Find the matrix X such that AX = I where `A = [(6,17),(1,3)]`

To find the matrix \( X \) such that \( AX = I \), where \[ A = \begin{pmatrix} 6 & 17 \\ 1 & 3 \end{pmatrix} \] we need to calculate the inverse of matrix \( A \), denoted as \( A^{-1} \).
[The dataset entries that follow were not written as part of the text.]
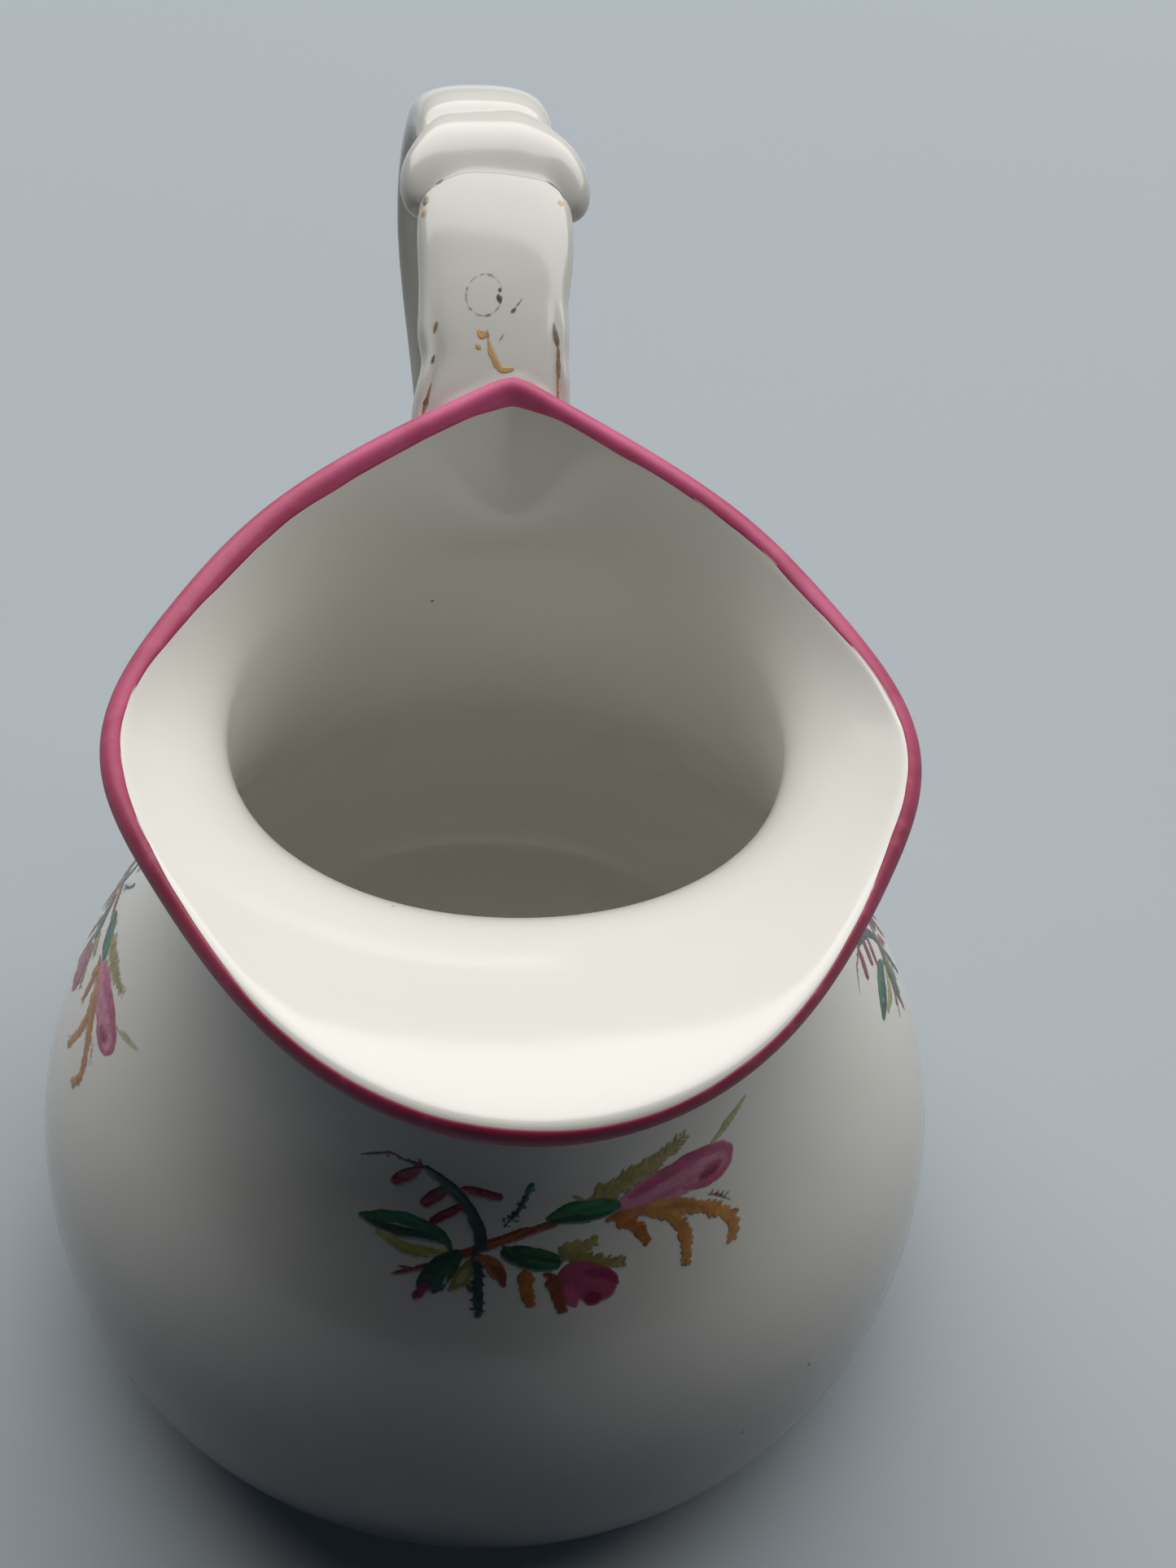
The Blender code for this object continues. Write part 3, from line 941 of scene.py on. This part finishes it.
def paintSpray(name, seed, strength, toSkin, finish):
    c = sprayColours
    art = Painting(name, *spray["size"], spray["pitch"], seed)
    brush = art.stroke

    # main stem, from the low left tip up to the big bud
    brush([(-14.2, -4.9), (-11.2, -3.5), (-8.8, -2.3)], 0.26, c["brown"], 0.95, taper=(0.2, 0.9))
    brush([(-12.5, -3.9), (-13.6, -4.0)], 0.14, c["brown"], 0.8)
    brush([(-9.2, -2.4), (-6.4, -1.1), (-3.2, 0.1), (-0.4, 0.8)], 0.46, c["rust"], 1.0, taper=(0.9, 0.6))
    brush([(-7.2, -1.2), (-5.0, -0.6), (-2.8, 0.4)], 0.20, c["orange"], 0.8)

    # left leaf: yellow below, dark green above
    brush([(-16.0, -1.3), (-13.6, -2.0), (-11.0, -2.1), (-9.6, -1.8)], 0.42, c["leafYellow"], 0.9)
    brush([(-15.6, -1.5), (-13.4, -2.5), (-11.2, -2.6)], 0.15, c["olive"], 0.9)
    brush([(-17.6, -0.2), (-15.4, 0.4), (-12.6, 0.3), (-10.2, -0.6), (-9.4, -1.9)], 0.62, c["green"], 1.0)
    brush([(-17.2, -0.4), (-14.6, -0.7), (-11.8, -0.7), (-10.0, -1.2)], 0.44, c["deepGreen"], 1.0)
    brush([(-16.2, 0.5), (-14.0, 0.9), (-11.8, 0.6)], 0.26, c["emerald"], 0.8)
    brush([(-12.4, 0.7), (-11.0, 0.2), (-10.0, -0.6)], 0.18, c["green"], 0.9)

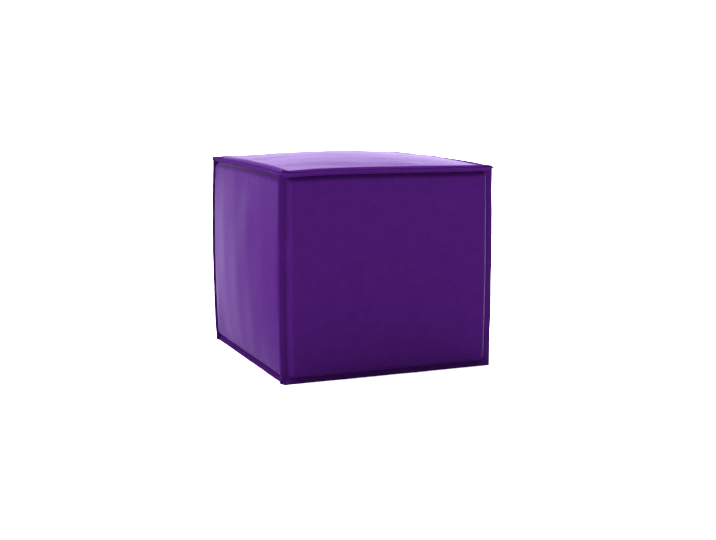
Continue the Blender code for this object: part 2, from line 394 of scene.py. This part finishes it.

The relationship we are using is \( AX = I \) implies \( X = A^{-1} \). ### Step 1: Calculate the Determinant of Matrix \( A \) The determinant of a 2x2 matrix \[ \begin{pmatrix} a & b \\ c & d \end{pmatrix} \] is given by the formula: \[ \text{det}(A) = ad - bc \] For our matrix \( A \): \[ \text{det}(A) = (6)(3) - (17)(1) = 18 - 17 = 1 \] ### Step 2: Find the Adjoint of Matrix \( A \) The adjoint of a 2x2 matrix \[ \begin{pmatrix} a & b \\ c & d \end{pmatrix} \] is obtained by interchanging the elements on the main diagonal and changing the signs of the off-diagonal elements: \[ \text{adj}(A) = \begin{pmatrix} d & -b \\ -c & a \end{pmatrix} \] For our matrix \( A \): \[ \text{adj}(A) = \begin{pmatrix} 3 & -17 \\ -1 & 6 \end{pmatrix} \] ### Step 3: Calculate the Inverse of Matrix \( A \) The inverse of a matrix \( A \) is given by the formula: \[ A^{-1} = \frac{1}{\text{det}(A)} \cdot \text{adj}(A) \] Since we have already calculated the determinant \( \text{det}(A) = 1 \) and the adjoint \( \text{adj}(A) = \begin{pmatrix} 3 & -17 \\ -1 & 6 \end{pmatrix} \), we can find \( A^{-1} \): \[ A^{-1} = \frac{1}{1} \cdot \begin{pmatrix} 3 & -17 \\ -1 & 6 \end{pmatrix} = \begin{pmatrix} 3 & -17 \\ -1 & 6 \end{pmatrix} \] ### Step 4: Conclusion Thus, the matrix \( X \) such that \( AX = I \) is: \[ X = A^{-1} = \begin{pmatrix} 3 & -17 \\ -1 & 6 \end{pmatrix} \]